──────── Entries supplied
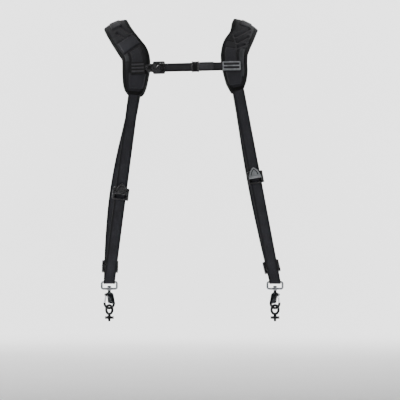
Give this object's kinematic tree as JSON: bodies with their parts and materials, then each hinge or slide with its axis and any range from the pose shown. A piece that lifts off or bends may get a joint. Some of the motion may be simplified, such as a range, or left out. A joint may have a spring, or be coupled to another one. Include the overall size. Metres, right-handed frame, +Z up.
{
  "type": "dual camera harness",
  "caption": "Two padded shoulder slings joined by a buckled chest strap, each with cam locks, a swivel snap hook and a ring bolt for a hanging camera.",
  "frame": {"origin": "midway between the two shoulder crests, level with the undersides of the pads there", "axes": "+Z up, -Y out of the chest, +X across the shoulders to the left side of the wearer"},
  "size_m": [0.4039, 0.2303, 0.6649],
  "materials": {
    "padding": "ribbed woven cover with a bound edge",
    "webbing": "woven nylon webbing",
    "panel": "smooth coated cloth",
    "plastic": "moulded, satin",
    "metal": "satin",
    "dark_metal": "black coated",
    "rubber": "matt"
  },
  "bodies": {
    "harness": {"back_strap": "webbing", "buckle_plug": "plastic", "buckle_socket": "plastic", "chest_keeper": "plastic", "chest_sleeve": "webbing", "chest_webbing": "webbing", "label_band": "panel", "left_crest_band": "webbing", "left_front_lock_body": "plastic", "left_hook_eye": "metal", "left_lower_panel": "panel", "left_pad_rail": "webbing", "left_rear_lock_body": "plastic", "left_shoulder_pad": "padding", "left_sling_webbing": "webbing", "left_sternum_slider": "plastic", "right_crest_band": "webbing", "right_front_lock_body": "plastic", "right_hook_eye": "metal", "right_lower_panel": "panel", "right_pad_rail": "webbing", "right_rear_lock_body": "plastic", "right_shoulder_pad": "padding", "right_sling_webbing": "webbing", "right_sternum_slider": "plastic"},
    "left_hook": {"left_hook_body": "dark_metal"},
    "left_gate": {"left_hook_gate": "metal"},
    "left_ring": {"left_ring_bolt": "dark_metal", "left_ring_washer": "rubber"},
    "left_front_lever": {"left_front_lock_lever": "plastic"},
    "left_rear_lever": {"left_rear_lock_lever": "plastic"},
    "right_hook": {"right_hook_body": "dark_metal"},
    "right_gate": {"right_hook_gate": "metal"},
    "right_ring": {"right_ring_bolt": "dark_metal", "right_ring_washer": "rubber"},
    "right_front_lever": {"right_front_lock_lever": "plastic"},
    "right_rear_lever": {"right_rear_lock_lever": "plastic"}
  },
  "joints": [
    {"name": "left_hook_swivel", "type": "hinge", "parent": "harness", "child": "left_hook", "pos_m": [-0.1574, -0.04, -0.5757], "axis": [0, 0, 1], "continuous": true},
    {"name": "left_gate_hinge", "type": "hinge", "parent": "left_hook", "child": "left_gate", "pos_m": [-0.16445, -0.04256, -0.58875], "axis": [0.342, -0.9397, 0], "range_deg": [0, 22], "stiffness_Nm_per_rad": 0.08, "springref_deg": -22.92},
    {"name": "left_ring_swing", "type": "hinge", "parent": "left_hook", "child": "left_ring", "pos_m": [-0.1574, -0.04, -0.6185], "axis": [0.7071, 0.7071, 0], "range_deg": [-45, 45]},
    {"name": "left_front_lever_hinge", "type": "hinge", "parent": "harness", "child": "left_front_lever", "pos_m": [-0.1312, -0.0929, -0.36457], "axis": [0.9915, 0.0234, -0.1277], "range_deg": [0, 100]},
    {"name": "left_rear_lever_hinge", "type": "hinge", "parent": "harness", "child": "left_rear_lever", "pos_m": [-0.15571, -0.02304, -0.5258], "axis": [-0.9997, 0.0085, 0.0247], "range_deg": [0, 100]},
    {"name": "right_hook_swivel", "type": "hinge", "parent": "harness", "child": "right_hook", "pos_m": [0.2089, -0.04, -0.5757], "axis": [0, 0, 1], "continuous": true},
    {"name": "right_gate_hinge", "type": "hinge", "parent": "right_hook", "child": "right_gate", "pos_m": [0.2154, -0.04375, -0.58875], "axis": [0.5, 0.866, 0], "range_deg": [0, 22], "stiffness_Nm_per_rad": 0.08, "springref_deg": -22.92},
    {"name": "right_ring_swing", "type": "hinge", "parent": "right_hook", "child": "right_ring", "pos_m": [0.2089, -0.04, -0.6185], "axis": [-0.5736, 0.8192, 0], "range_deg": [-45, 45]},
    {"name": "right_front_lever_hinge", "type": "hinge", "parent": "harness", "child": "right_front_lever", "pos_m": [0.1642, -0.09816, -0.3284], "axis": [0.9825, -0.0286, 0.1842], "range_deg": [0, 100]},
    {"name": "right_rear_lever_hinge", "type": "hinge", "parent": "harness", "child": "right_rear_lever", "pos_m": [0.20075, -0.02349, -0.52625], "axis": [-0.9759, -0.0697, -0.2066], "range_deg": [0, 100]}
  ]
}
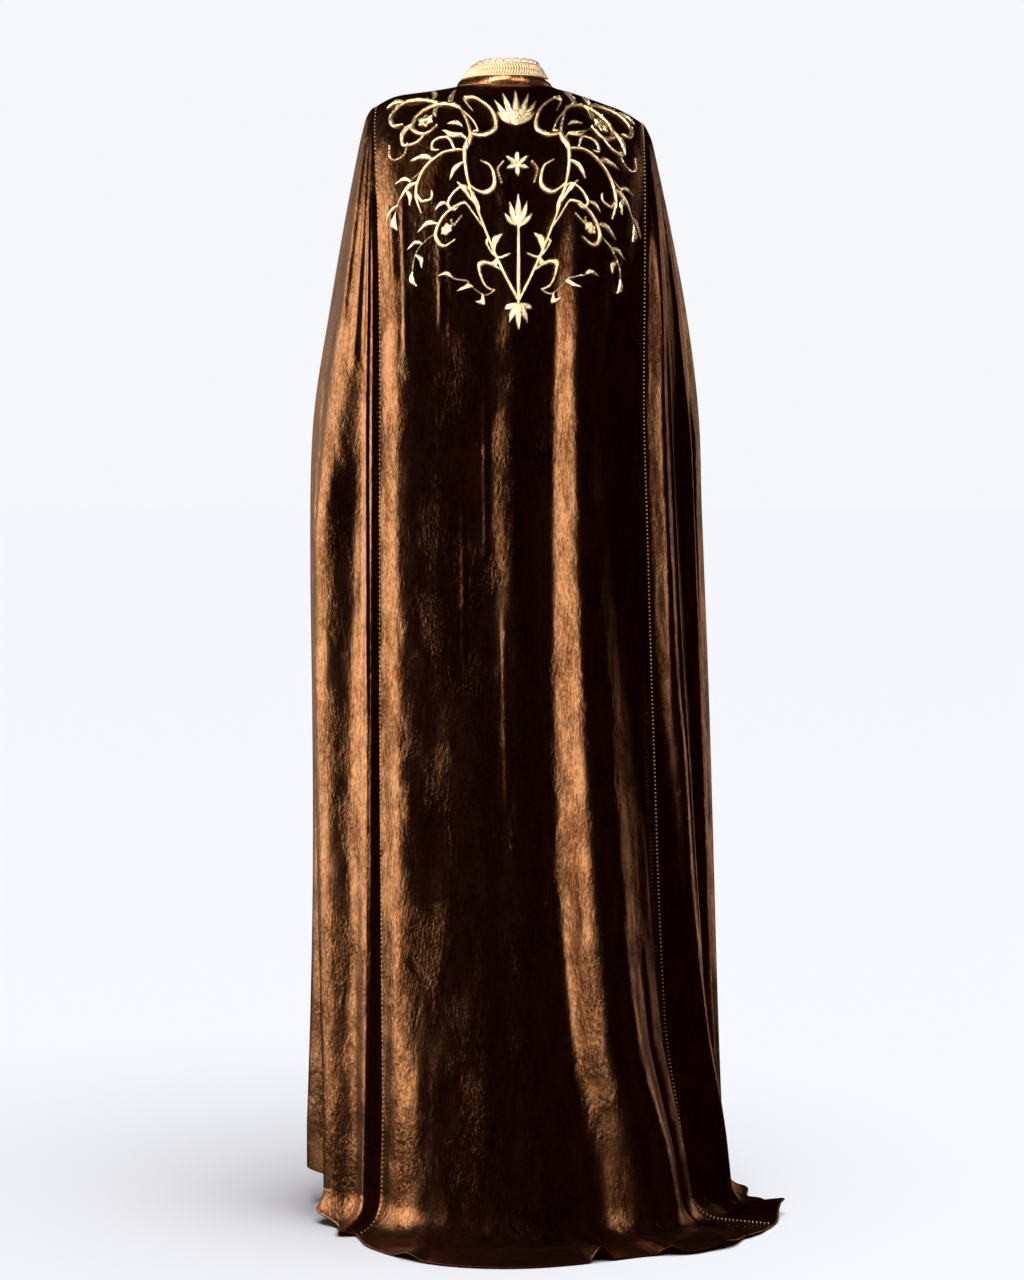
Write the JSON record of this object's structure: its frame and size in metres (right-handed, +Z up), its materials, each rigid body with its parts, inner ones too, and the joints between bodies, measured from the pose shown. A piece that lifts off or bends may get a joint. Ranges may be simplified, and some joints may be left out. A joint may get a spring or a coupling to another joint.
{
  "type": "cape",
  "caption": "Floor-length velvet cape with set-in side panels, a short train, a stand collar with braid and looped edging, and raised gold scrollwork over the upper back.",
  "frame": {"origin": "centre of the neck opening, level with the side neck points: the place where the wearer's neck holds the cape up", "axes": "+Z up, +Y towards the front of the garment, +X towards the wearer's right; the floor is at z = -1.570 m"},
  "size_m": [0.6462, 0.5773, 1.6039],
  "materials": {
    "velvet": "dark brown silk velvet with a copper sheen and a deep, uneven nap",
    "braid": "woven cream and gold metal-thread braid with a slanting rib",
    "gold": "couched and wrapped gold metal thread, softly bright"
  },
  "bodies": {
    "root": {"back": "velvet", "side_left": "velvet", "side_right": "velvet", "front_left": "velvet", "front_right": "velvet", "collar_stand": "velvet", "collar_braid": "braid", "collar_loops": "gold", "goldwork": "gold", "palmette": "gold", "rosette_centre": "gold", "rosette_left": "gold", "rosette_right": "gold", "rosette_low_left": "gold", "rosette_low_right": "gold"}
  },
  "joints": []
}
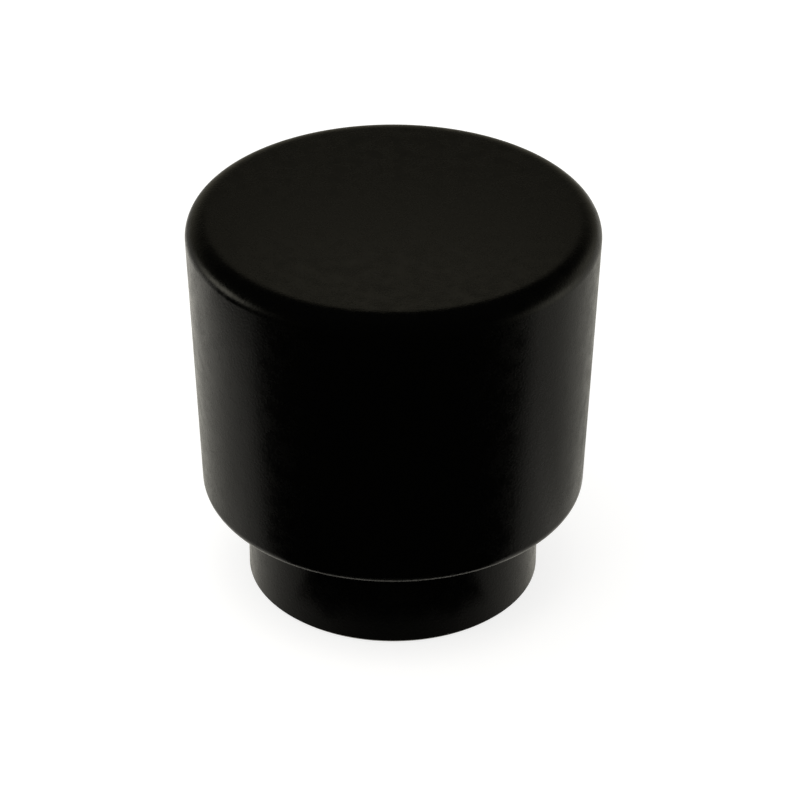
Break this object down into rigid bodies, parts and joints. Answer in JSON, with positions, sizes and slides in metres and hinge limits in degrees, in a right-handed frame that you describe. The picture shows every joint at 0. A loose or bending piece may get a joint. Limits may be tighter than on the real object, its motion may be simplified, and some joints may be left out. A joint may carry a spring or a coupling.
{
  "type": "cabinet knob",
  "caption": "Round cabinet knob: a gently tapered head on a smaller foot, fixed from behind by a screw through the door or drawer front.",
  "frame": {"origin": "centre of the foot's flat rear face, which lies against the door", "axes": "+Z along the knob's axis, from the door towards the hand; the knob is round, so X and Y are any square pair across it"},
  "size_m": [0.03, 0.03, 0.03],
  "materials": {
    "black_powder_coat": "satin"
  },
  "bodies": {
    "root": {"knob": "black_powder_coat"}
  },
  "joints": []
}
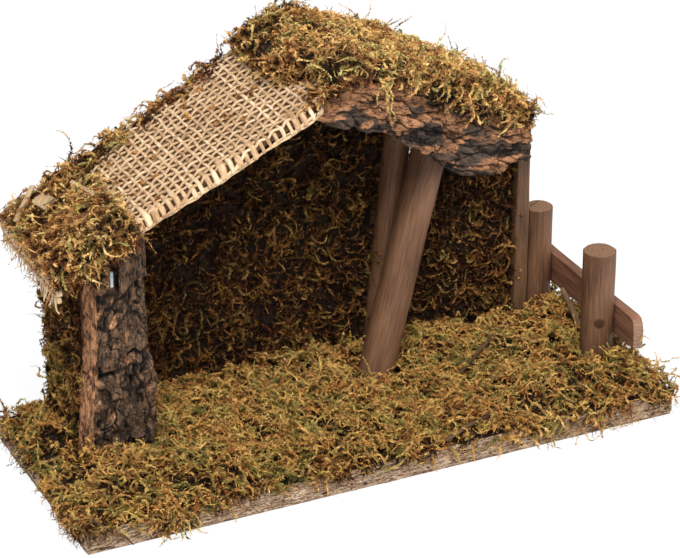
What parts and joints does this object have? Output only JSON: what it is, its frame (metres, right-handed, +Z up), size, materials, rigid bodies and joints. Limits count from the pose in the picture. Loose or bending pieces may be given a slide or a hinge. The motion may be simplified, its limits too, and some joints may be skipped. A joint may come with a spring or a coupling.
{
  "type": "nativity stable",
  "caption": "Small table-top stable on a base board, with a gable roof, open front, leaning poles, a side fence, burlap on one roof slope and dried moss all round.",
  "frame": {"origin": "middle of the flat underside of the base board", "axes": "+X along the front of the base board towards the fence, +Y from the open front to the rear wall, +Z up"},
  "size_m": [0.3, 0.1184, 0.1981],
  "materials": {
    "chipboard": "raw pressed chips, rough sawn edges",
    "hardboard": "brown pressed fibre, matte",
    "bark": "deeply furrowed dry bark with cut faces of bare orange wood",
    "grey_bark": "weathered grey bark",
    "dark_stick": "dark brown stain, matte",
    "stained_pole": "brown stain over straight grain, matte",
    "fence_board": "brown stain, lighter cut edges, matte",
    "nail_steel": "plain steel wire nail",
    "hot_glue": "cloudy set glue",
    "burlap": "open plain weave of coarse jute",
    "moss": "dried curly moss, olive to ochre",
    "twig": "dry thin twig",
    "wood_chip": "split wood sliver"
  },
  "bodies": {
    "root": {"base_board": "chipboard", "rear_wall_left": "hardboard", "rear_wall_right": "hardboard", "left_wall": "hardboard", "left_roof_board": "hardboard", "right_roof_board": "hardboard", "bark_post": "bark", "post_bark_plate": "grey_bark", "bark_fascia": "bark", "right_post": "dark_stick", "left_leaning_pole": "stained_pole", "right_leaning_pole": "stained_pole", "fence_post_front": "stained_pole", "fence_post_rear": "stained_pole", "fence_board": "fence_board", "base_nails": "nail_steel", "fence_nails": "nail_steel", "post_glue": "hot_glue", "pole_glue": "hot_glue", "wall_glue": "hot_glue", "burlap_cover": "burlap", "floor_moss": "moss", "ridge_moss": "moss", "right_roof_moss": "moss", "left_eave_moss": "moss", "rear_wall_moss_left": "moss", "rear_wall_moss_right": "moss", "left_wall_moss": "moss", "light_twig": "twig", "dark_twig": "twig", "edge_twig": "twig", "fence_twig": "twig", "eave_chips": "wood_chip"}
  },
  "joints": []
}
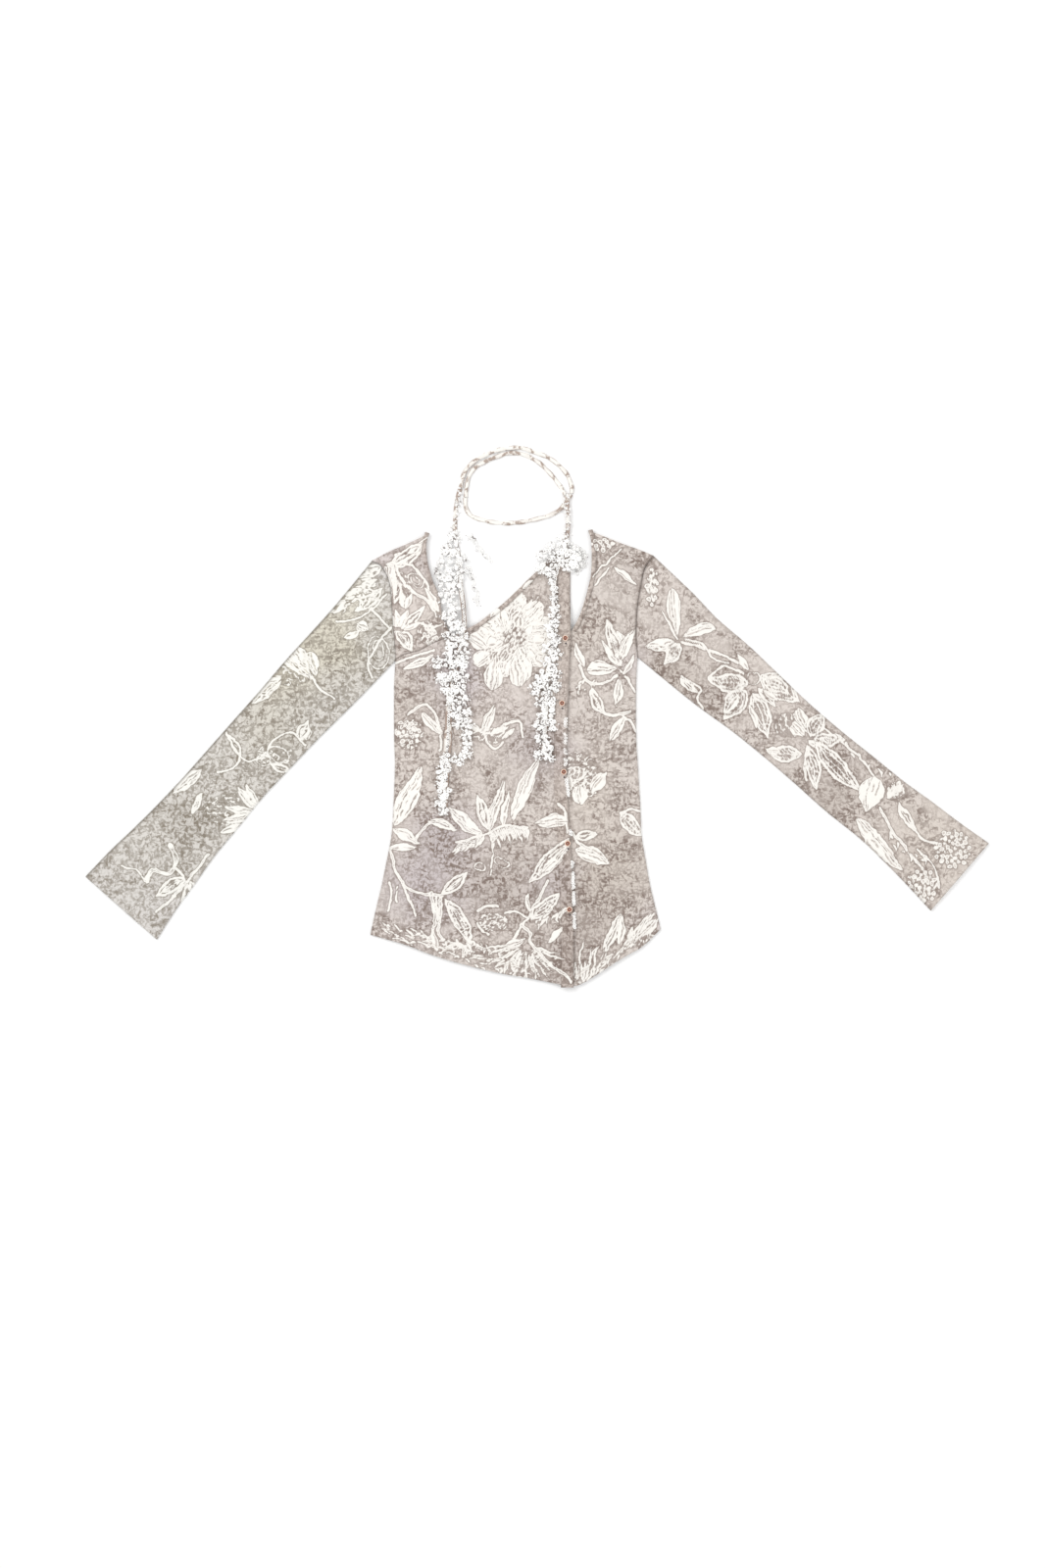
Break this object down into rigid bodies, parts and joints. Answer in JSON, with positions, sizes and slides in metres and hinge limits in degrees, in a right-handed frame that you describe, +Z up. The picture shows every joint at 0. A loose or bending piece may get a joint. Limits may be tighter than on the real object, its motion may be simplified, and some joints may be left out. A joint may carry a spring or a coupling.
{
  "type": "long-sleeved top",
  "caption": "Slim long-sleeved top laid flat, with a slanted neckline, a buttoned side front, bell cuffs and a thin neck scarf with crochet lace on its tails.",
  "frame": {"origin": "on the ground, below the middle of the laid-out top's bounding box", "axes": "+X to the right of the top as seen from above, +Y towards its neck, +Z up out of its front"},
  "size_m": [1.2898, 0.7733, 0.0101],
  "materials": {
    "jersey": "fine jersey, off-white leaves and flowers on a mottled taupe ground, matte",
    "binding": "the same jersey as narrow folded strips, matte",
    "scarf": "the same jersey rolled into a thin cord, matte",
    "lace": "white cotton crochet flowers, matte",
    "button": "amber-brown, soft gloss"
  },
  "bodies": {
    "root": {"back": "jersey", "front_main": "jersey", "front_side": "jersey", "yoke_left": "jersey", "sleeve_left": "jersey", "sleeve_right": "jersey", "binding_left": "binding", "binding_slanted": "binding", "binding_right": "binding", "button_band": "binding", "button_1": "button", "button_2": "button", "button_3": "button", "button_4": "button", "button_5": "button", "scarf_outer": "scarf", "scarf_front": "scarf", "scarf_inner": "scarf", "scarf_tail_left": "scarf", "scarf_tail_right": "scarf", "lace_left": "lace", "lace_right": "lace"}
  },
  "joints": []
}
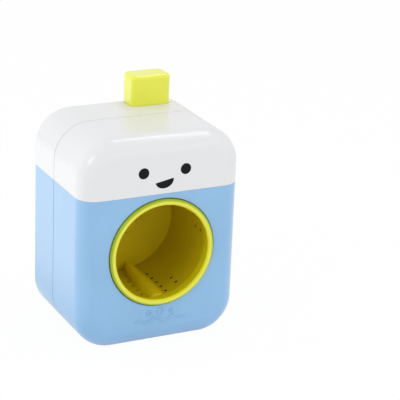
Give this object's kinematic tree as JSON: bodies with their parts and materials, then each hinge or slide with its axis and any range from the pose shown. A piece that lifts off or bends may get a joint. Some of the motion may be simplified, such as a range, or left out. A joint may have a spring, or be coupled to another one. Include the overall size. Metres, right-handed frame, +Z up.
────────────────
§ **What is being asked**: Copy every line of the data that holds the string "describe".

§ **Result of the task**:
Break this object down into rigid bodies, parts and joints. Answer in JSON, with positions, sizes and slides in metres and hinge limits in degrees, in a right-handed frame that you describe. The picture shows every joint at 0. A loose or bending piece may get a joint. Limits may be tighter than on the real object, its motion may be simplified, and some joints may be left out. A joint may carry a spring or a coupling.
Break this object down into rigid bodies, parts and joints. Answer in JSON, with positions, sizes and slides in metres and hinge limits in degrees, in a right-handed frame that you describe, +Z up. The picture shows every joint at 0. A loose or bending piece may get a joint. Limits may be tighter than on the real object, its motion may be simplified, and some joints may be left out. A joint may carry a spring or a coupling.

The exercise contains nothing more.